Argentina launches vax campaign to get kids back to in-person classes
Argentina on Monday launched a National Vaccination Campaign against Covid-19 to ensure “full and safe in-person presence in schools,” with an eye toward the start of the new school year in a few weeks and after two years during which the pandemic left thousands of children without in-person learning for months and spurred many to actually drop out of school.
“The priority is for this year for there to be school and in-person (learning) for all Argentinian children. Let them all return to school,” said Argentinian President Alberto Fernandez at the ceremony to inaugurate the vaccination campaign at a stadium in the town of Moron, in Buenos Aires province.
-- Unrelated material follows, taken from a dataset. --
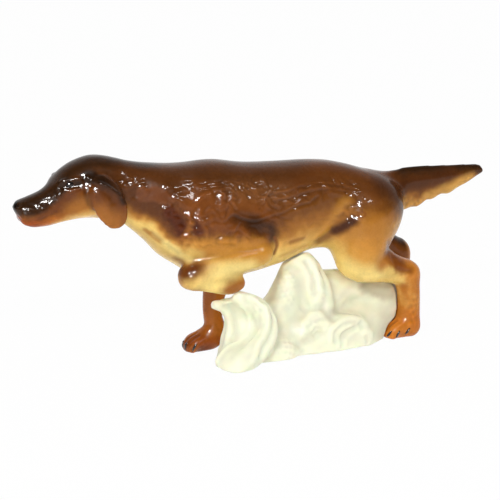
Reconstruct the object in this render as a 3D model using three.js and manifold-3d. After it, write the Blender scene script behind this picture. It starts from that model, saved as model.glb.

“And to do it, we need teachers and we have to give the teachers safe scenarios to be able to work and that security is only provided by vaccination,” the president added.
The campaign to get vaccination on the national calendar and increase immunization against the coronavirus is aimed at primary and secondary school students, their families, teachers and non-teacher staff with the objective of guaranteeing in-person learning during the school year.
Argentina’s school year, which will last for 190 days, will begin on March 2 in 22 of the country’s 24 jurisdictions, Education Minister Jaime Perczyk said, meaning that the country has five weeks to get kids and teens vaccinated.
Argentina last August began vaccinating teens against Covid-19 and in October health authorities began vaccinating children. According to the latest figures from the Health Ministry, 69.5 percent of children between 3 and 11 have gotten at least their first dose and 46.3 percent have completed the two-dose vaccine regimen, while 85.7 percent of teens between 12 and 17 have gotten at least one dose and 67.5 percent have gotten both doses.
Meanwhile, 90 percent of the country’s teachers have been fully vaccinated.
As part of the confinement measures that Argentina implemented to combat the pandemic in 2020 and part of 2021, the Fernandez administration shut down in-person classes and inaugurated online learning, a move that administration officials admitted delinked about one million children from school, although now about half that number have reconnected.